- 作者: 井上真偽
- 出版社/メーカー: 講談社
- 発売日: 2016/07/07
- メディア: 新書
- この商品を含むブログ (10件) を見る
2016年7月、書き下ろし刊行。
『その可能性はすでに考えた』で話題となった作者のシリーズ続編。作者紹介のところで、本作は「続編」と明確に謳われていたが、実は前作を読んでいない。某氏より昨年では一番傑作だったと聞いたので、読んでみることにした。前作を読んでいないでも、どうにかなるだろうと思いつつ。奇蹟の存在を証明しようとする探偵・上苙丞や元中国黒社会の幹部である中国人美女のヤオ・フーリン、上苙の元弟子で、頭脳明晰な少年探偵である八ツ星聯といった個性的すぎるキャラクターを把握するのに少々手間取ったが、途中からはそれほど気にならず、読み進めることができた。
「聖女伝説」といっても、結構怖いもの。美しい娘のカズミ様を殿様が見初め、城に召し上げようとしたが断られたため立腹し、娘の父親である家臣に命じてしかりつけ、無理やり連れてこさせた。娘は七日七番泣き明かした後、殿様の前に姿を現し、城下の庭園で開く茶席に殿様たちを招く。娘は庭で育った夾竹桃の小枝を似た湯で茶を淹れ、夾竹桃から出てきた毒で参加した両家の男衆を皆殺しにした、という話である。事件は、悪徳不動産屋に騙され娘を差し出した結婚式で事件が起こる。同じ盃を回し飲みした八人のうち両家の男だけ三人(+犬)だけが殺害されるという不可能犯罪だったが、それをめぐって残された者たちや八つ星による仮説が立ちあげられ、推理が繰り広げられる。

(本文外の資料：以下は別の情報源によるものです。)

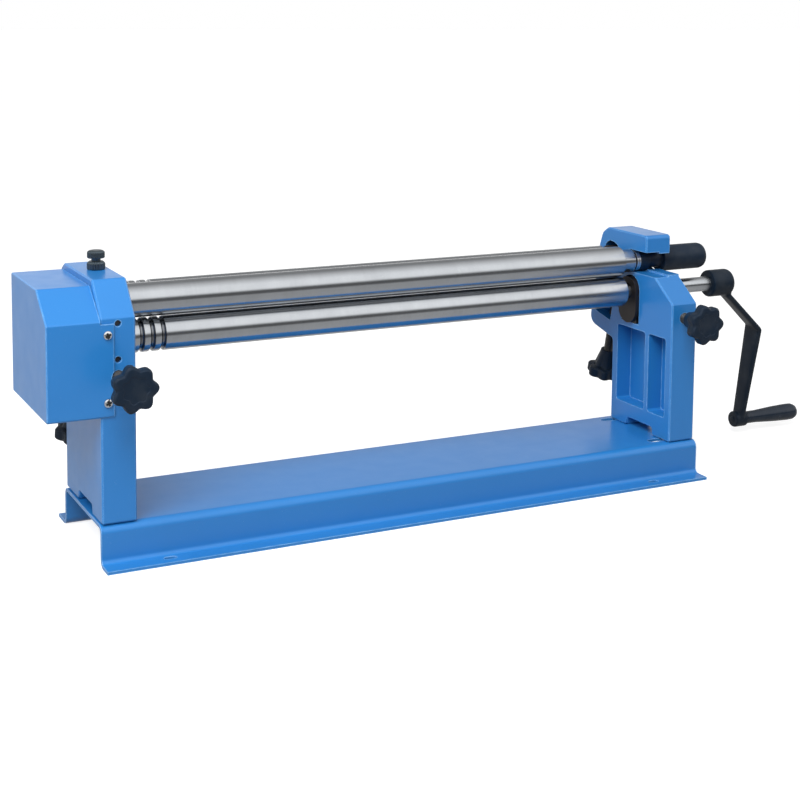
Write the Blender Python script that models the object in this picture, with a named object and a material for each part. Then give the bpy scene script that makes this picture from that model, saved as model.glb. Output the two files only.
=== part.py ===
"""A hand-cranked three-roll sheet metal bending machine.

Axes in metres: X runs along the rolls from the gear end to the crank end, Y runs from the front
to the back, and Z is up. Sizes below are counted from the middle of the base on the bench top.
The finished model has its origin on the bench top under the middle of the front foot.
"""

import bmesh
import bpy
from math import atan2, ceil, cos, degrees, pi, radians, sin, tan
from mathutils import Matrix, Vector

MM = 0.001

# Clearances
FIT = 0.3 * MM
SLIDE_FIT = 0.35 * MM
CUT_PAST = 2 * MM

# Rolls
roll_diameter = 42 * MM
roll_length = 720 * MM
top_roll_short = 5 * MM
pinch_gap = 1.2 * MM
journal_diameter = 21.4 * MM
rear_journal_diameter = 18 * MM
neck_diameter = 32 * MM
neck_gap = 2 * MM
roll_edge = 1.2 * MM
groove_radius = 3 * MM
groove_pitch = 13.5 * MM
groove_count = 3
groove_steps = 3
first_groove = 16 * MM

# Where the rolls lie at rest
lower_axis_y = 22 * MM
lower_axis_z = 244.7 * MM
rear_axis_y = 72 * MM
rear_axis_z = 281.5 * MM

# Base of bent sheet
base_past = 2 * MM
base_height = 49 * MM
base_sheet = 4 * MM
base_top_half = 82.1 * MM
base_foot_front = 107.3 * MM
base_foot_back = 115 * MM
base_bend = 6 * MM
bench_slot_inside = 35.5 * MM
bench_slot_length = 16 * MM
bench_slot_width = 8 * MM
bench_slot_in = 14.6 * MM
spare_slot_inside = 8 * MM
spare_slot_y = 58 * MM
spare_slot_length = 26 * MM
spare_slot_width = 13 * MM

# Frames
roll_end_gap = 17 * MM
frame_thickness = 41.2 * MM
frame_edge = 1.6 * MM
left_front = -79.8 * MM
right_front = -76.8 * MM
left_back = 80 * MM
right_back = 64.5 * MM
left_top = 328.8 * MM
right_top = 327.4 * MM
chamfer_foot_left = 289.5 * MM
chamfer_head_left = -43.2 * MM
chamfer_foot_right = 241.4 * MM
chamfer_round = 4 * MM
arm_corner_y = -35.5 * MM
hook_front = -13 * MM
hook_round = 5 * MM
belly_y = 125 * MM
belly_z = 181.5 * MM
belly_round = 14 * MM
bulge_y = 104 * MM
bulge_z = 298 * MM
bulge_round = 16 * MM
shoulder_y = 82 * MM
shoulder_reach = 14 * MM
shoulder_drop = 8.4 * MM
shoulder_round = 11 * MM
waist_z = 167 * MM
waist_round = 6 * MM
foot_round = 3 * MM
notch_front = -36.5 * MM
notch_back = 25 * MM
notch_height = 11 * MM
notch_lean = 1.5 * MM
pocket_front = -64 * MM
pocket_margin = 13 * MM
pocket_low = 81 * MM
pocket_high = 191.5 * MM
pocket_depth = 24 * MM
pocket_round = 4 * MM
rib_y = -20 * MM
rib_width = 8 * MM

# Hook that holds the crank end of the top roll
mouth_height = 31.5 * MM
lip = 2.4 * MM
lip_depth = 18.5 * MM

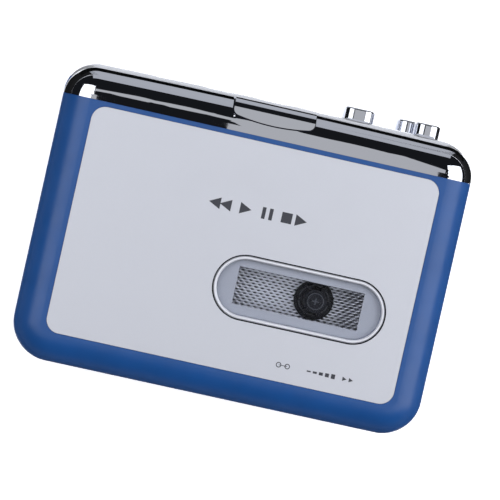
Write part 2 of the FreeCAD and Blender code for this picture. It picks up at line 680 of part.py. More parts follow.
def usb_port():
    """The small five-pin socket on the right side."""
    body = part("usb_port")
    add(body, "YZ", "usb_x0", "usb_x1",
        box("usb_y - usb_half_y", "usb_z - usb_half_z", "usb_y + usb_half_y",
            "usb_z + usb_half_z"))
    cut(body, "YZ", "usb_x0 + 2.5", "usb_x1",
        box("usb_y - usb_half_y + usb_skin", "usb_z - usb_half_z + usb_skin",
            "usb_y + usb_half_y - usb_skin", "usb_z + usb_half_z - usb_skin"))
    add(body, "YZ", "usb_x0 + 2.5", "usb_x1 - 1.5",
        box("usb_y - 2.4", "usb_z - 0.4", "usb_y + 2.4", "usb_z + 0.4"))
    add(body, "XY", "board_z1", "usb_z - usb_half_z",
        box("usb_x0", "usb_y - 3", "board_x", "usb_y + 3"))


def direction_switch():
    """The body of the tape-direction switch and its sliding knob."""
    body = part("direction_switch")
    add(body, "XY", "slider_z - 2.6", "slider_z + 2.6",
        box("slider_x - 5.6", "33.4", "slider_x + 5.6", "38.2"))
    knob = part("direction_knob")
    add(knob, "XZ", "38.8", "41.2", rounded("slider_x", "slider_z", "4.6", "2.6", "0.4"))
    for i in range(4):
        x = "slider_x - 1.8 + %.1f" % (i * 1.1)
        cut(knob, "XZ", "40.9", "41.2", box(x, "slider_z - 1.4", x + " + 0.4", "slider_z + 1.4"))


def volume_control():
    """The volume control and its knurled wheel."""
    pot = part("volume_pot", "volume_x", "volume_y")
    turned(pot, ("pot_r", "pot_z0", "volume_z0 - play_gap"),
           ("1.5", "volume_z0 - play_gap", "volume_z1 - 0.3"))
    wheel = part("volume_wheel", "volume_x", "volume_y")
    turned(wheel, ("volume_r", "volume_z0", "volume_z1"))
    teeth(wheel, "volume_z0", "volume_z1", "volume_r + tooth_depth - 0.4", 60)
    bored(wheel, "1.5 + running", "volume_z0", "volume_z1")


# --------------------------------------------------------------- inside: boards

def main_board():
    """The circuit board with its larger parts."""
    board = part("main_board")
    add(board, "XY", "board_z0", "board_z1", rounded(
        "0", "(board_y0 + board_y1) / 2", "2 * board_x", "board_y1 - board_y0", "2"))
    chips = part("board_chips")
    add(chips, "XY", "board_z1", "board_z1 + 1.6", box("-14", "-14", "-4", "-6"),
        box("8", "-13", "14", "-7"))
    caps = part("capacitors")
    spots = [("-30", "-8"), ("-38", "-8"), ("-38", "1"), ("40", "-12")]
    add(caps, "XY", "board_z1", "board_z1 + 7", *[circle(x, y, "2.5") for x, y in spots])
    soften(caps, "edge_soft", flat_at("board_z1 + 7"))


def battery_contacts():
    """Contact plates at the ends of the bay and the coil at one end."""
    plates = part("battery_contacts")
    for x0, x1 in (("-bay_x + 0.1", "-bay_x + 0.5"), ("bay_x - 0.5", "bay_x - 0.1")):
        add(plates, "YZ", x0, x1, rounded("(bay_y0 + bay_y1) / 2", "9", "11", "11", "1"))
    coil = part("battery_spring", "-bay_x + 0.95", "(bay_y0 + bay_y1) / 2", "9")
    wire = sketch_on(coil, "XY", "0", [circle("0", "3.6", "0.35")])
    helix = coil.newObject("PartDesign::AdditiveHelix", "battery_spring_coil")
    helix.Profile = wire
    helix.ReferenceAxis = (wire, ["H_Axis"])
    helix.Mode = 0
    bind(helix, "Pitch", "1.5")
    bind(helix, "Height", "4.5")


# --------------------------------------------------------------- inside: deck

def chassis_plate():
    """The steel deck plate."""
    body = part("chassis_plate")
    add(body, "XY", "plate_z0", "plate_z1", rounded(
        "0", "(plate_y0 + plate_y1) / 2", "2 * plate_x", "plate_y1 - plate_y0", "5"))
    holes = [circle(x, y, "screw_r + 0.05") for x, y in BOSSES]
    for x, _ in both("reel_off"):
        holes.append(circle(x, "reel_y", "shaft_r"))
    for x, _ in both("capstan_off"):
        holes.append(circle(x, "capstan_y", "bearing_r"))
    holes.append(circle("idler_x", "idler_y", "idler_neck_r + play_gap"))
    cut(body, "XY", "plate_z0", "plate_z1", *holes)


def deck_shafts():
    """The fixed steel shafts under the spindles, the idler and the pinch arms."""
    body = part("deck_shafts")
    spots = [circle(x, "reel_y", "shaft_r") for x, _ in both("reel_off")]
    add(body, "XY", "plate_z0 - 1", "reel_shaft_z", *spots)
    add(body, "XY", "idler_low_z0 - 0.4", "deck_z0", circle("idler_x", "idler_y", "idler_shaft_r"))
    studs = [circle(x, "arm_y", "shaft_r") for x, _ in both("arm_off")]
    add(body, "XY", "plate_z1", "arm_z1 + 0.5", *studs)


def deck_cover():
    """The dark plate under the cassette, with its woven insert above."""
    body = part("deck_cover")
    reels = [circle(x, "reel_y", "deck_hole_r") for x, _ in both("reel_off")]
    add(body, "XY", "deck_z0", "deck_z1", box("-deck_x", "deck_y0", "deck_x", "deck_y1"), *reels)
    for x, y in pairs("46.5", "-15") + pairs("46.5", "6"):
        add(body, "XY", "plate_z1", "deck_z0", circle(x, y, "1.6"))
    add(body, "XY", "bay_top", "deck_z0", box("-46", "-31", "46", "-30"))
    mesh = part("deck_mesh")
    add(mesh, "XY", "deck_z1", "mesh_z1", box("-mesh_x", "mesh_y0", "mesh_x", "mesh_y1"), *reels)


def spindles():
    """Two reel spindles with drive gear, flange, core, wings and cap."""
    for x, side in both("reel_off"):
        body = part(side + "_spindle", x, "reel_y")
        turned(body, ("reel_gear_r - tooth_gap", "reel_gear_z0", "reel_gear_z1"),
               ("reel_neck_r", "reel_gear_z1", "reel_flange_z0"),
               ("reel_flange_r", "reel_flange_z0", "reel_flange_z1"),
               ("reel_core_r", "reel_flange_z1", "reel_core_z"),
               ("reel_cap_r", "reel_core_z", "reel_cap_z"))
        soften(body, "edge_soft", flat_at("reel_cap_z"))
        cut(body, "XY", "reel_cap_z - 0.4", "reel_cap_z",
            box("-1.5", "-0.25", "-0.5", "0.25"), box("0.5", "-0.25", "1.5", "0.25"))
        wing = add(body, "XY", "reel_flange_z1", "reel_wing_z",
                   box("reel_core_r - 0.6", "-0.6", "reel_wing_r", "0.6"))
        repeat(body, wing, 6)
        teeth(body, "reel_gear_z0", "reel_gear_z1", "reel_gear_r", 36)
        bored(body, "shaft_r + running", "reel_gear_z0", "reel_shaft_z + 0.3")


def flywheels():
    """Two flywheels with belt grooves, each on its capstan shaft."""
    for x, side in both("capstan_off"):
        wheel = part(side + "_flywheel", x, "capstan_y")
        turned(wheel, ("wheel_r", "wheel_z0", "groove_z0"), ("groove_r", "groove_z0", "groove_z1"),
               ("wheel_r", "groove_z1", "wheel_z1"), ("hub_r", "wheel_z1", "hub_z1"))
        if side == "right":
            turned(wheel, ("pinion_r - tooth_gap", "hub_z1", "pinion_z1"))
            teeth(wheel, "hub_z1", "pinion_z1", "pinion_r", 14)
        web = cut(wheel, "XY", "wheel_z1 - 0.5", "wheel_z1", circle("7.2", "0", "2.2"))
        repeat(wheel, web, 6)
        bored(wheel, "capstan_r", "wheel_z0", "pinion_z1")
        shaft = part(side + "_capstan", x, "capstan_y")
        turned(shaft, ("capstan_r", "capstan_z0", "capstan_z1"))
        soften(shaft, "edge_soft", flat_at("capstan_z1"), "Chamfer")


def bearings():
    """Bronze bushes that guide the capstans."""
    body = part("capstan_bearings")
    for x, _ in both("capstan_off"):
        add(body, "XY", "bearing_z0", "bearing_z1",
            circle(x, "capstan_y", "bearing_r"), circle(x, "capstan_y", "capstan_r + running"))


def flywheel_bracket():
    """The strap that carries the lower ends of the capstans."""
    body = part("flywheel_bracket")
    add(body, "XY", "4", "4.8", polygon(
        ("-36", "15"), ("38", "15"), ("38", "22"), ("19.5", "22"), ("19.5", "30.5"),
        ("-17.5", "30.5"), ("-17.5", "22"), ("-36", "22")))
    for x in ("-15", "17"):
        add(body, "XY", "4.8", "plate_z0", circle(x, "28", "1.8"))


def motor_parts():
    """The motor, its pulley and the belt round both flywheels."""
    motor = part("motor", "deck_cx", "motor_y")
    turned(motor, ("motor_r", "motor_z0", "motor_z1"), ("nose_r", "motor_z0 - 0.4", "motor_z0"))
    soften(motor, "0.8", flat_at("motor_z1"))
    bored(motor, "motor_shaft_r + running", "motor_z0 - 0.4", "motor_shaft_z1 + 0.3")
    pulley = part("motor_pulley", "deck_cx", "motor_y")
    turned(pulley, ("pulley_r", "pulley_z0", "groove_z0"),
           ("pulley_groove_r", "groove_z0", "groove_z1"),
           ("pulley_r", "groove_z1", "pulley_z1"),
           ("motor_shaft_r", "pulley_z1", "motor_shaft_z1"))
    belt = part("drive_belt")

    def path(wheel, small):
        return hull(("deck_cx - capstan_off", "capstan_y", wheel), ("deck_cx", "motor_y", small),
                    ("deck_cx + capstan_off", "capstan_y", wheel))
    add(belt, "XY", "belt_z0", "belt_z1", path("belt_outer", "belt_pulley_out"),
        path("belt_inner", "belt_pulley_in"))


def idler():
    """The two-stage gear between the right flywheel and the right reel."""
    gear = part("idler_gear", "idler_x", "idler_y")
    turned(gear, ("idler_low_r - tooth_gap", "idler_low_z0", "pinion_z1"))
    teeth(gear, "idler_low_z0", "pinion_z1", "idler_low_r", 40)
    turned(gear, ("idler_neck_r", "pinion_z1", "reel_gear_z0"),
           ("idler_up_r - tooth_gap", "reel_gear_z0", "reel_gear_z1 - 0.2"))
    teeth(gear, "reel_gear_z0", "reel_gear_z1 - 0.2", "idler_up_r", 32)
    bored(gear, "idler_shaft_r + running", "idler_low_z0", "reel_gear_z1")


def head_parts():
    """The sliding head plate, its fixed guides and the tape head."""
    plate = part("head_plate")
    add(plate, "XY", "head_plate_z0", "head_plate_z1", rounded(
        "deck_cx", "(head_plate_y0 + head_plate_y1) / 2", "2 * head_plate_x",
        "head_plate_y1 - head_plate_y0", "1.5"))
    spots = [(x, y) for y in ("guide_y0", "guide_y1") for x, _ in both("guide_off")]
    for x, y in spots:
        cut(plate, "XY", "head_plate_z0", "head_plate_z1",
            hull((x, y, "guide_slot_r"), (x, y + " + head_travel + 0.1", "guide_slot_r")))
    guides = part("head_guides")
    add(guides, "XY", "plate_z1", "arm_z0", *[circle(x, y, "shaft_r") for x, y in spots])
    add(guides, "XY", "head_plate_z1 + 0.3", "deck_z0 - 0.1", *[circle(x, y, "2") for x, y in spots])
    head = part("tape_head")
    add(head, "XY", "head_plate_z1", "head_z0",
        box("deck_cx - 6.8", "head_y0 + 3", "deck_cx + 6.8", "head_y1"))
    add(head, "XY", "head_z0", "head_z1", box("deck_cx - head_x", "head_y0", "deck_cx + head_x",
                                              "head_y1 - 1"))
    front = num("head_y0")

    def face_sides(edge):
        box_of = edge.BoundBox
        return box_of.YMax - box_of.YMin < 1e-3 and abs(box_of.YMin - front) < 1e-3 \
            and box_of.XMax - box_of.XMin < 1e-3

    soften(head, "3", face_sides)


def pinch_parts():
    """Two swinging arms with rubber rollers."""
    for x, side in both("arm_off"):
        far = x.replace("arm_off", "capstan_off")
        arm = part(side + "_pinch_arm")
        discs = [(x, "arm_y", "arm_pivot_r"), (far, "roller_y", "arm_end_r")]
        add(arm, "XY", "arm_z0", "arm_z1", hull(*discs))
        add(arm, "XY", "arm_z1", "roller_pin_z1", circle(far, "roller_y", "roller_pin_r"))
        cut(arm, "XY", "arm_z0", "arm_z1", circle(x, "arm_y", "shaft_r + running"))
        roller = part(side + "_pinch_roller", far, "roller_y")
        turned(roller, ("roller_r", "roller_z0", "roller_z1"))
        bored(roller, "roller_pin_r + running", "roller_z0", "roller_z1")


def check_and_write():
    """Refuses any broken or idle feature, then writes one file per sub-part."""
    DOC.recompute()
    for thing in DOC.Objects:
        if "Invalid" in thing.State or "Error" in thing.State:
            raise RuntimeError("broken: %s %s" % (thing.Label, thing.State))
    for body in NODES:
        before = 0.0
        for step in body.Group:
            if not step.TypeId.startswith("PartDesign::"):
                continue
            volume = step.Shape.Volume
            if step.TypeId.endswith("Pocket") and volume > before - 1e-4:
                raise RuntimeError("a cut removes nothing: " + step.Label)
            before = volume
        shape = body.Shape
        if shape.isNull() or not shape.isValid() or shape.Volume < 1e-3:
            raise RuntimeError("bad shape: " + body.Label)
    for body in NODES:
        body.Shape.exportStep(os.path.join("parts", body.Label + ".step"))
    print(len(NODES), "sub-parts written")


def main():
    """Builds the whole player."""
    os.makedirs("parts", exist_ok=True)
    fill_sheet()
    makers = (rear_case, top_panel, battery_cover, case_screws, hinge_pins, door_frame,
              door_chrome_bezel, door_pull_tab, label_plate, window_ring, window_lens,
              window_mask, cassette_holder, cassette_springs, door_catches, key_parts,
              key_guide, key_springs, phones_jack, usb_port, direction_switch, volume_control,
              main_board, battery_contacts, chassis_plate, deck_shafts, deck_cover, spindles,
              flywheels, bearings, flywheel_bracket, motor_parts, idler, head_parts,
              pinch_parts)
    for make in makers:
        make()
        DOC.recompute()
    check_and_write()


main()
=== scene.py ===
"""Looks of the pocket cassette player, in metres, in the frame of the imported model."""
import json
import math
import random

import bmesh
import bpy
from mathutils import Matrix, Vector

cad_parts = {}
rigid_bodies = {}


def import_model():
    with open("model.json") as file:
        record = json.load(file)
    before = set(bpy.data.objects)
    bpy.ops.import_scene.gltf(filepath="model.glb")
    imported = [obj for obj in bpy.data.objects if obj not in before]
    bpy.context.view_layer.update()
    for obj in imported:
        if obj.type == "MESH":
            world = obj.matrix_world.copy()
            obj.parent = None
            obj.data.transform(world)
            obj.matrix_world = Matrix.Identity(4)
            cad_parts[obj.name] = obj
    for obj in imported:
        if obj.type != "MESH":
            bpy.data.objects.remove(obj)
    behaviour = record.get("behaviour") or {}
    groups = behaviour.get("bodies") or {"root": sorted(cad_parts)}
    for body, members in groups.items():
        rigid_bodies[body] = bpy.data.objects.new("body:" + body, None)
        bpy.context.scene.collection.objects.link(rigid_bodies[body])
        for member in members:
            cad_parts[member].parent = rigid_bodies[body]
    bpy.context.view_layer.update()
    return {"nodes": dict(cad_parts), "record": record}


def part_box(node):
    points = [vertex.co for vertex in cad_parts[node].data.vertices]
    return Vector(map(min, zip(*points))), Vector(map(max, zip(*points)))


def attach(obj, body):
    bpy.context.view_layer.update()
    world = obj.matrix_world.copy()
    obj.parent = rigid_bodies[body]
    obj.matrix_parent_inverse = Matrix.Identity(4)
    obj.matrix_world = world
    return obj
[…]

まあ、これだけだったら不可能犯罪の内容はともかく、単なる推理合戦だったのだが、第一部で衝撃的な告白があり、さらに第二部では容疑者たちがとある人物たちの前に集められ、フーリンたちは誰が犯人かを見つけなければならなくなる。このスリリングな展開は、かなりの無茶があるとはいえ、面白い。まあ、容疑者たちを一編に連れてきてしまったら、警察がどう反応するのか気になるところだが。
ただ残念なのは、事件のトリックが、仮説も含めてちゃちなものが多すぎること。特に真相については、まず最初に考えそうなものなのに、なぜ誰も考えないのだろうと思ったぐらい、唖然としてしまった。ポットのトリックも、かなり苦しい。まあ、バカバカしいトリックを、真面目然として論理で否定するその姿は、逆にコントかと思えてしまった。冒頭からしっかり伏線を張られている点には感心したが。
結局は推理合戦を楽しめるかどうか、という点に本作はかかっているわけだが、推理合戦を繰り広げるシチュエーションのみが面白く、いくら奇跡を証明するためとはいえ、バカバカしいことまで持ち出さなければならない点は興醒め。まあ、本格ミステリのトリックなんてある意味ファンタジーな部分があるのだから、それを含めて楽しめる人だったら、喜びそうな一冊だ。私は駄目だったが。